The bottles in which they transport this wine are of two sizes: the small bottles contain four-and-a-half pints, Paris measure; the large bottles have the capacity of five small ones, being made of thick glass, and wickered on the outside, to make them less subject to breakage. These bottles are stoppered with cotton having melted wax on top, so that they cannot admit air. They are put into cases, ten small bottles in each, with straw, and they are transported in this way throughout the Kingdom, and to the Indies… They also make in Shiraz, for export to the Indies, rose-water, oil, and all sorts of pickled fruits…put in bottles each of which will take two pounds’ weight.”

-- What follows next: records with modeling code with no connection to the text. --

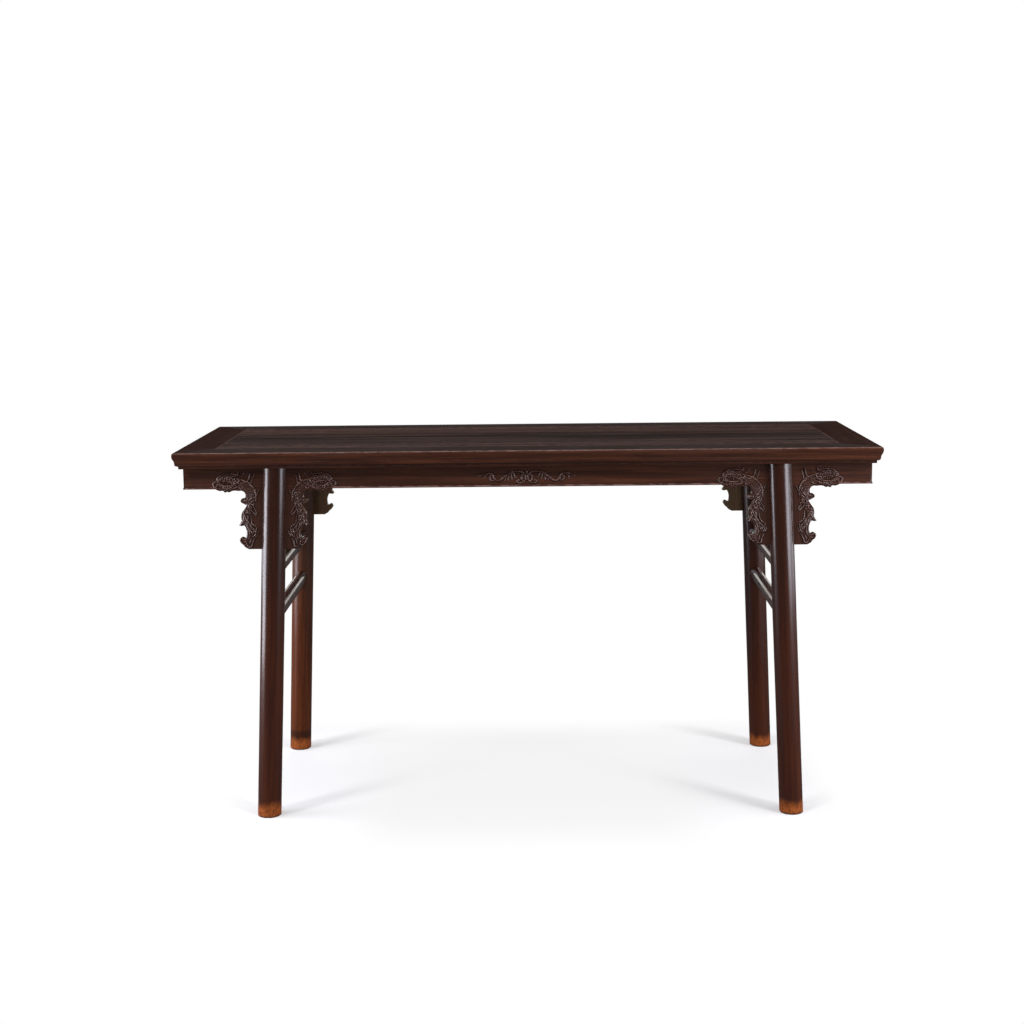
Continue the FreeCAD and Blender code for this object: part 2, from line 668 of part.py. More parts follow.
def build():
    """All the pieces, each under the name of its file."""
    front, right = long_rail(), end_rail()
    pieces = [front, mirrored(front, "top_rail_rear", y=1), right, mirrored(right, "top_rail_left", x=1)]
    pieces += [panel_board("panel_board_front", "-1"), panel_board("panel_board_rear", "1")]
    pieces += [brace(f"cross_brace_{i}", place) for i, place in enumerate(BRACES, start=1)]
    shaft = leg_shaft()
    post, board = leg(shaft), spandrel()
    for piece, name in ((post, "leg"), (board, "spandrel")):
        pieces += [piece, mirrored(piece, f"{name}_front_right", x=1)]
        pieces += [mirrored(piece, f"{name}_rear_left", y=1)]
        pieces += [mirrored(pieces[-2], f"{name}_rear_right", y=1)]
    envelope = doc.addObject("Part::Compound", "both_shafts")
    envelope.Links = [shaft, mirrored(shaft, "leg_shaft_rear", y=1)]
    for name, height in STRETCHERS.items():
        rail = stretcher(name, height, envelope)
        pieces += [rail, mirrored(rail, f"stretcher_{name}_right", x=1)]
    long_board, short_board = apron(), end_apron()
    pieces += [long_board, mirrored(long_board, "apron_rear", y=1)]
    pieces += [short_board, mirrored(short_board, "apron_left", x=1)]
    return pieces


def save(pieces):
    """Checks every object and writes each piece to its own file."""
    doc.recompute()
    for thing in doc.Objects:
        if "Invalid" in thing.State or "Error" in thing.State:
            raise RuntimeError(f"{thing.Label} is {thing.State}")
    os.makedirs("parts", exist_ok=True)
    for piece in pieces:
        shape = piece.Shape
        if shape.isNull() or not shape.isValid() or len(shape.Solids) != 1:
            raise RuntimeError(f"{piece.Label} is not one valid solid")
        shape.exportStep(os.path.join("parts", piece.Label + ".step"))
        box = shape.BoundBox
        print(f"{piece.Label}: {shape.Volume / 1000:.1f} cm3, {box.XLength:.1f} x {box.YLength:.1f} x {box.ZLength:.1f}")


save(build())
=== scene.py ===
from itertools import product
from math import atan, cos, pi, radians, sin

import bpy
import numpy as np
from mathutils import Matrix, Vector
from mathutils.geometry import delaunay_2d_cdt
from mathutils.kdtree import KDTree


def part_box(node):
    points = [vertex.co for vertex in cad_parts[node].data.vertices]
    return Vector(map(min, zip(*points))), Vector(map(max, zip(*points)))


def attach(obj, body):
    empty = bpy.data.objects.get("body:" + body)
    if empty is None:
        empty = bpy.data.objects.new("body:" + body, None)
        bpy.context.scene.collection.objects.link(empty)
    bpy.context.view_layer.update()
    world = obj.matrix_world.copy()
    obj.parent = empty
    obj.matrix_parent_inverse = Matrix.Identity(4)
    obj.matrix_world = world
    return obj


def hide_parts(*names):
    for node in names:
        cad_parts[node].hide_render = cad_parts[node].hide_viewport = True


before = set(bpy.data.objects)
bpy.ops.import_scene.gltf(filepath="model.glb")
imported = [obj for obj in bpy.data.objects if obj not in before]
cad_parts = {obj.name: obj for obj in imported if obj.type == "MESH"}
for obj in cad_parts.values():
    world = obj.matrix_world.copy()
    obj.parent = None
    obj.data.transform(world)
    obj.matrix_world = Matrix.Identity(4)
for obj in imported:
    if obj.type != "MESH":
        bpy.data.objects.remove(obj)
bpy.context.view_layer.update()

# A recessed-leg altar table in dark, wax-polished hardwood: a mitred and moulded frame with a flush floating
# panel, four round splayed legs, paired oval stretchers at each end, plain aprons, and spandrels carved in
# low relief with scrolling dragons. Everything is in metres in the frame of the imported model; the moulding's
# and the carver's tables alone are in millimetres.

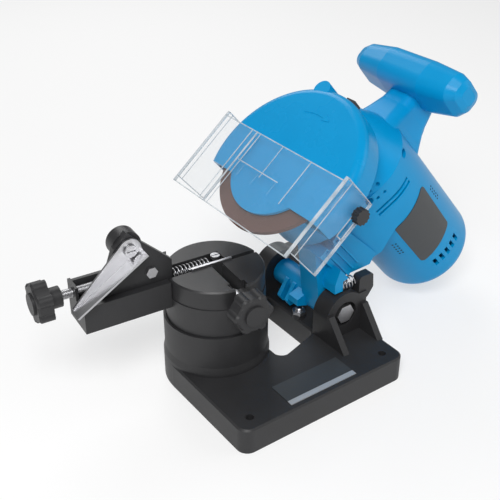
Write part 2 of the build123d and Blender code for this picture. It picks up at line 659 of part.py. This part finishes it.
for name, seats, high, outer, bore in (
    ("spindle_bearings", ((20, 28), (45, 53)), 0, 13.97, 6.05),
    ("motor_bearings", ((45, 52), (150, 157)), MOTOR_Z, 10.97, 4.05),
):
    with BuildPart() as bearings:
        for seat in seats:
            rod_x(seat, 0, high, outer)
            rod_x((seat[0] - 1, seat[1] + 1), 0, high, bore, Mode.SUBTRACT)
    save(bearings.part, name, HEAD)

# Reduction gears: the pinion sits above the gear, tooth against gap
gear(GEAR_TEETH, 6.02, (31, 43), "spindle_gear", 0, 0)
gear(PINION_TEETH, 4.02, (31, 43), "motor_pinion", MOTOR_Z, math.pi / PINION_TEETH)

# Motor: shaft, armature, commutator, fan, stator and brushes
with BuildPart() as motor_shaft:
    rod_x((29.5, 160), 0, MOTOR_Z, 4.0)
save(motor_shaft.part, "motor_shaft", HEAD)
with BuildPart() as armature:
    rod_x((78, 118), 0, MOTOR_Z, 21)
    for step in range(12):
        angle = step * math.pi / 6
        rod_x((77, 119), 18.5 * math.sin(angle), MOTOR_Z + 18.5 * math.cos(angle), 2.2, Mode.SUBTRACT)
    rod_x((77, 119), 0, MOTOR_Z, 4.02, Mode.SUBTRACT)
save(armature.part, "armature", HEAD)
with BuildPart() as commutator:
    rod_x((126, 140), 0, MOTOR_Z, 11)
    rod_x((125, 141), 0, MOTOR_Z, 4.02, Mode.SUBTRACT)
save(commutator.part, "commutator", HEAD)
with BuildPart() as fan:
    rod_x((60, 70), 0, MOTOR_Z, 9)
    for step in range(9):
        angle = step * 40
        with Locations(Location((65, 0, MOTOR_Z), (angle, 0, 0))):
            with Locations((0, 18, 0)):
                Box(10, 22, 1.2)
    rod_x((59, 71), 0, MOTOR_Z, 4.02, Mode.SUBTRACT)
save(fan.part, "fan", HEAD)
with BuildPart() as stator:
    rod_x((78, 118), 0, MOTOR_Z, BARREL_BORE_R - 0.1)
    rod_x((77, 119), 0, MOTOR_Z, 22, Mode.SUBTRACT)
    for side in (-1, 1):
        block((77, 119), (min(side * 20, side * 30), max(side * 20, side * 30)), (MOTOR_Z - 9, MOTOR_Z + 9), Mode.SUBTRACT)
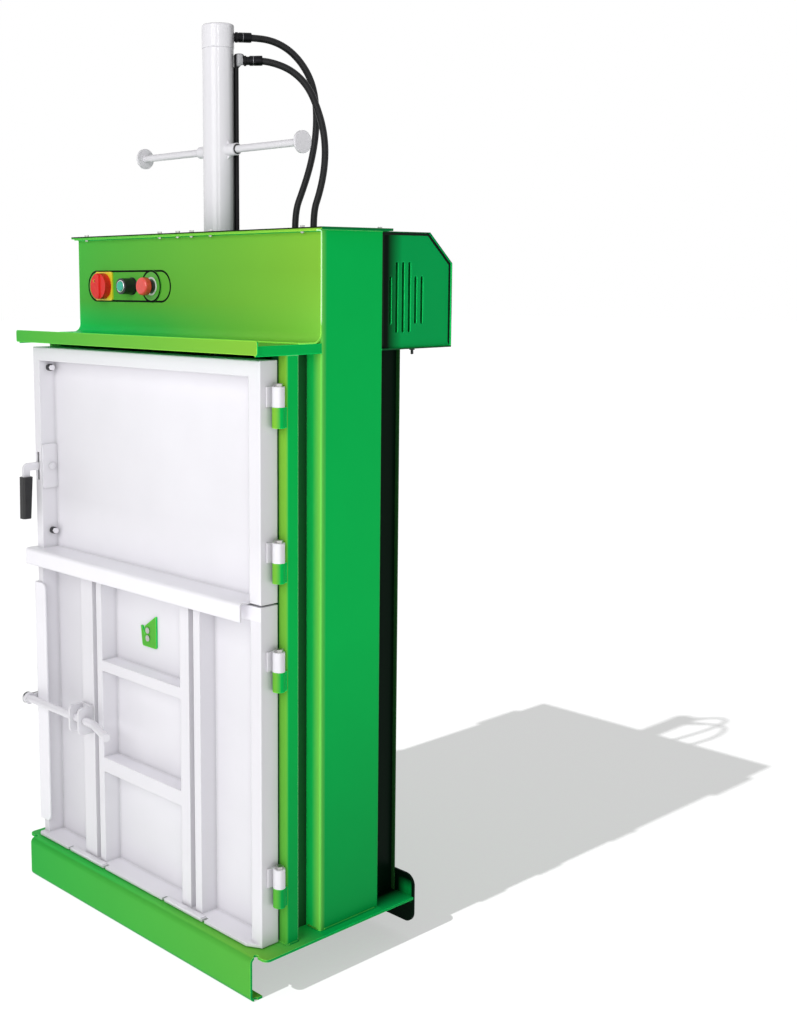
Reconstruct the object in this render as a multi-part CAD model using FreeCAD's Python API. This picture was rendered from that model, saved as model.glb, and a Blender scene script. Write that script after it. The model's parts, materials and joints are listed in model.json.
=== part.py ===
import FreeCAD, Part
import math
import os

from FreeCAD import Vector

# Vertical baler, standing on the floor, millimetres, +Z up.
# X runs across the front, +Y runs from the doors to the motor cover.
# The origin is on the floor, in the middle of the overall width and depth.

# ---------------------------------------------------------------- driving sizes
# shared by all pieces
over = 1.0
fit_clearance = 0.05
seat_gap = 0.3
near = 0.01

# press frame
frame_width = 830.0
column_width = 43.0
portal_depth = 172.0
column_wall = 4.0
column_corner = 5.0
roof_height = 1530.0
crosshead_depth = 237.0
crosshead_wall = 8.0
window_left_margin = 53.0
window_right_margin = 59.0
window_half = 45.0

# base
floor_height = 95.0
base_sheet = 5.0
base_overhang = 20.0
base_corner = 14.0
plate_proud = 25.0
web_proud = 15.0
web_inset = 10.0
web_bend = 8.0
lip_length = 32.0
relief_radius = 5.0
runner_offset = 150.0
runner_width = 44.0
runner_sheet = 4.0
runner_bend = 6.0
foot_low = 34.0
foot_rise = 49.0
foot_corner = 24.0

# chamber
chamber_sheet = 3.0
chamber_overhang = 90.0
back_overhang = 8.0
post_sheet = 3.0
post_bend = 3.0
post_face_reach = 93.0
post_flange = 30.0
ceiling_proud = 2.0

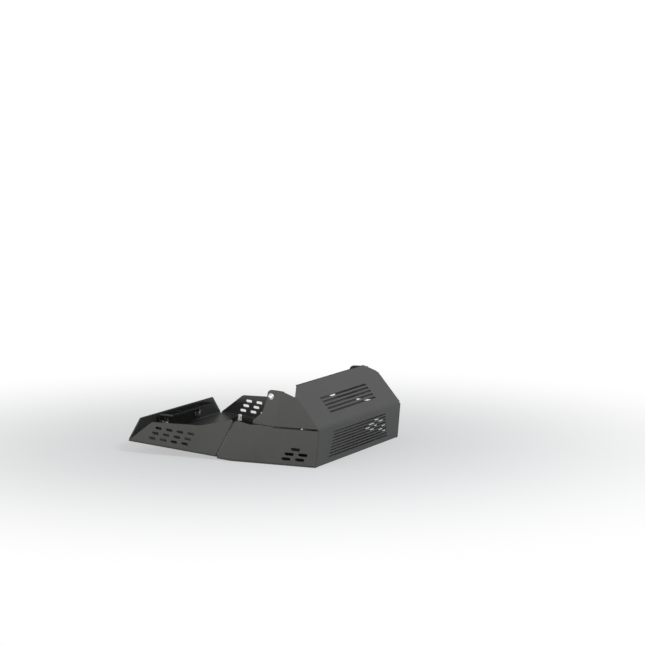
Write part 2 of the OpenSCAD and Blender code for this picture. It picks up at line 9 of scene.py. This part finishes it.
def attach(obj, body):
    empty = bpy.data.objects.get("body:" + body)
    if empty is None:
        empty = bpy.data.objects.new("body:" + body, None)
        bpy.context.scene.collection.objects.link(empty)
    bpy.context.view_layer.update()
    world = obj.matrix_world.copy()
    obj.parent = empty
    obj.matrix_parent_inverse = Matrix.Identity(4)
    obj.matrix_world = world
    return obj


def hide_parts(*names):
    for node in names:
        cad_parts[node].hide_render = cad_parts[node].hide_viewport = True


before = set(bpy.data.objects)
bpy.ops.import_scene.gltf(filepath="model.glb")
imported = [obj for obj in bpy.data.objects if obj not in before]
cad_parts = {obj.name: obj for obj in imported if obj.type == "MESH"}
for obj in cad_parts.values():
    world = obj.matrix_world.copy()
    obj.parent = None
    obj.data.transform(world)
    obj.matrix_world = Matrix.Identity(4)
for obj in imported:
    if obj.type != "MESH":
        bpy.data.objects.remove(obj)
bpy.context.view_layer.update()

ca 1647-1673 (likely closer to 1672) – Jean Struys

Between 1647 and 1673, Dutch sailor and sailmaker Jan Struys travelled extensively. It appears he was in Persia between 1668 and 1672, based on a recent book by Kees Boterbloem. In his book, published in 1676, Struys writes:

On leaving the city [of Shiraz] from the Northwest exit, one enters into a long lane that leads to a garden belonging to the King. The first allée that one sees is all planted with beautiful cypress trees: there are also roses and jasmines that lead one on a pleasant walk to a pond that is better maintained than the rest. Starting in this garden, and for two leagues, you can find nothing but vines that are watered from a river that is formed from several small springs coming out of the nearby mountains. It is from this vineyard and the surrounding hillsides that is made the best wine in Persia, and there is nowhere else that so many dry and liquid jams, of all kinds, are made and of so many types that there are three glassworks in the town that make nothing other than vases and bottles to put them in.” Struys’ Les voyages de Jean Struys, en Moscovie, en Tartarie, en Perse, aux Indes also includes this wonderful visual of Shiraz, presumably with the vineyards depicted in the foreground.

Ville de Shiraz - Struys

c. 1687 – M. de Thevenot

Writing of Shiraz, de Thevenot says:

There is much glass made there, and several glass-shops are in the town, though they work not constantly in their glass-houses, but let the fire go out after they have employed a certain quantity of materials. They made their glass of a white stone, almost as hard as marble, which they get in a hill four days journey from Schiraz, and it is very clear: especially they make great bottles as clear and delicate as in any other place inthe world; but it is wonderfully strange how they can blwo the great bottles they call Carabas, which are as thick as one’s finger, and hold near thirty quarts of wine; these bottles are covered with the straw of canes.”

In the same passage, he says of the great jars in which the wine is stored:

“But when they broach a jar, it must be presently drawn off, and bottled up in Carabas… in each case or chest they put ten great bottles, with a good deal of straw, and two of these chests make a mules load.”